- [Goal]
Your task is to copy every line of this material exactly.

- [Record list]

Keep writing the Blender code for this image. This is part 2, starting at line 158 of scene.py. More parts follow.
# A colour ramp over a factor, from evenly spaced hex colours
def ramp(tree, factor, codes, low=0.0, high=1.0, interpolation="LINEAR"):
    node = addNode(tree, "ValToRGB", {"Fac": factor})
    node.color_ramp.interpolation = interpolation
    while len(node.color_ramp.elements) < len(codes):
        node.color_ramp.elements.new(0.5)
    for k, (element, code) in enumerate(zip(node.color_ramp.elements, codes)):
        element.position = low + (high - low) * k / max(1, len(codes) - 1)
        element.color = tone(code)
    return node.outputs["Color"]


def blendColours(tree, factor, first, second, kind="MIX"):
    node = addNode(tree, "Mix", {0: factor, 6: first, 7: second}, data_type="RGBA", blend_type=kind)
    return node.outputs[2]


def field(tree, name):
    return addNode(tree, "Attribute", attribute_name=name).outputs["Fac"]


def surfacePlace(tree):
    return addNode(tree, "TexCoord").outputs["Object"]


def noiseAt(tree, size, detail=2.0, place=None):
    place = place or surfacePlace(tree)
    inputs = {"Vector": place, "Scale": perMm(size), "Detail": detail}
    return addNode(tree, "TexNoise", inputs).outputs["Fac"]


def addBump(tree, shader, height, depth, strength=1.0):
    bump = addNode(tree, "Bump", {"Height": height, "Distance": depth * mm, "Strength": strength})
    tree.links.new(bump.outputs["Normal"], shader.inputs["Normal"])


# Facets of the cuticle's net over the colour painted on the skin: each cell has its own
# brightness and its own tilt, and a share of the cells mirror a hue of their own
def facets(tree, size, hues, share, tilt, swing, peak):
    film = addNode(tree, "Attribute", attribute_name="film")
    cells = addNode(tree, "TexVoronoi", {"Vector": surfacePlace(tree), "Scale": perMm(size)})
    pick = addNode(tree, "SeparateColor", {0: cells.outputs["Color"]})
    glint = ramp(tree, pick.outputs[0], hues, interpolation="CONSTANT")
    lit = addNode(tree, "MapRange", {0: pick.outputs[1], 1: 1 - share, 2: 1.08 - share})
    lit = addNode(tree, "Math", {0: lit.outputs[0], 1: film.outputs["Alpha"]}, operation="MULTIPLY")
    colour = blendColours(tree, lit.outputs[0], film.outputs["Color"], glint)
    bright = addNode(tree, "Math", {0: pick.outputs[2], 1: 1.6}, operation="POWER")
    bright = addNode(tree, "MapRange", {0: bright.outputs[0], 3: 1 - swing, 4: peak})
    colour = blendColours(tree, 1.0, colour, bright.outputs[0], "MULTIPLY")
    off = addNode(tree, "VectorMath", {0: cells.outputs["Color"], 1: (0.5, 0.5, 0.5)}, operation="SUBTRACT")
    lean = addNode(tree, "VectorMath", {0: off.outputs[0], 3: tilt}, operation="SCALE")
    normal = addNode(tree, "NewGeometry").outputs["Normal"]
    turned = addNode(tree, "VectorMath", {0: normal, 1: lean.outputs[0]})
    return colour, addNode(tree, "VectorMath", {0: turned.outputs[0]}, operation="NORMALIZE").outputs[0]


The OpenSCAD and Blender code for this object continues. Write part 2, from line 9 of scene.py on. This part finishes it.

- [Solution to this exercise]
Keep writing the Blender code for this image. This is part 2, starting at line 158 of scene.py. More parts follow.
# A colour ramp over a factor, from evenly spaced hex colours
def ramp(tree, factor, codes, low=0.0, high=1.0, interpolation="LINEAR"):
    node = addNode(tree, "ValToRGB", {"Fac": factor})
    node.color_ramp.interpolation = interpolation
    while len(node.color_ramp.elements) < len(codes):
        node.color_ramp.elements.new(0.5)
    for k, (element, code) in enumerate(zip(node.color_ramp.elements, codes)):
        element.position = low + (high - low) * k / max(1, len(codes) - 1)
        element.color = tone(code)
    return node.outputs["Color"]


def blendColours(tree, factor, first, second, kind="MIX"):
    node = addNode(tree, "Mix", {0: factor, 6: first, 7: second}, data_type="RGBA", blend_type=kind)
    return node.outputs[2]


def field(tree, name):
    return addNode(tree, "Attribute", attribute_name=name).outputs["Fac"]


def surfacePlace(tree):
    return addNode(tree, "TexCoord").outputs["Object"]


def noiseAt(tree, size, detail=2.0, place=None):
    place = place or surfacePlace(tree)
    inputs = {"Vector": place, "Scale": perMm(size), "Detail": detail}
    return addNode(tree, "TexNoise", inputs).outputs["Fac"]


def addBump(tree, shader, height, depth, strength=1.0):
    bump = addNode(tree, "Bump", {"Height": height, "Distance": depth * mm, "Strength": strength})
    tree.links.new(bump.outputs["Normal"], shader.inputs["Normal"])


# Facets of the cuticle's net over the colour painted on the skin: each cell has its own
# brightness and its own tilt, and a share of the cells mirror a hue of their own
def facets(tree, size, hues, share, tilt, swing, peak):
    film = addNode(tree, "Attribute", attribute_name="film")
    cells = addNode(tree, "TexVoronoi", {"Vector": surfacePlace(tree), "Scale": perMm(size)})
    pick = addNode(tree, "SeparateColor", {0: cells.outputs["Color"]})
    glint = ramp(tree, pick.outputs[0], hues, interpolation="CONSTANT")
    lit = addNode(tree, "MapRange", {0: pick.outputs[1], 1: 1 - share, 2: 1.08 - share})
    lit = addNode(tree, "Math", {0: lit.outputs[0], 1: film.outputs["Alpha"]}, operation="MULTIPLY")
    colour = blendColours(tree, lit.outputs[0], film.outputs["Color"], glint)
    bright = addNode(tree, "Math", {0: pick.outputs[2], 1: 1.6}, operation="POWER")
    bright = addNode(tree, "MapRange", {0: bright.outputs[0], 3: 1 - swing, 4: peak})
    colour = blendColours(tree, 1.0, colour, bright.outputs[0], "MULTIPLY")
    off = addNode(tree, "VectorMath", {0: cells.outputs["Color"], 1: (0.5, 0.5, 0.5)}, operation="SUBTRACT")
    lean = addNode(tree, "VectorMath", {0: off.outputs[0], 3: tilt}, operation="SCALE")
    normal = addNode(tree, "NewGeometry").outputs["Normal"]
    turned = addNode(tree, "VectorMath", {0: normal, 1: lean.outputs[0]})
    return colour, addNode(tree, "VectorMath", {0: turned.outputs[0]}, operation="NORMALIZE").outputs[0]


The OpenSCAD and Blender code for this object continues. Write part 2, from line 9 of scene.py on. This part finishes it.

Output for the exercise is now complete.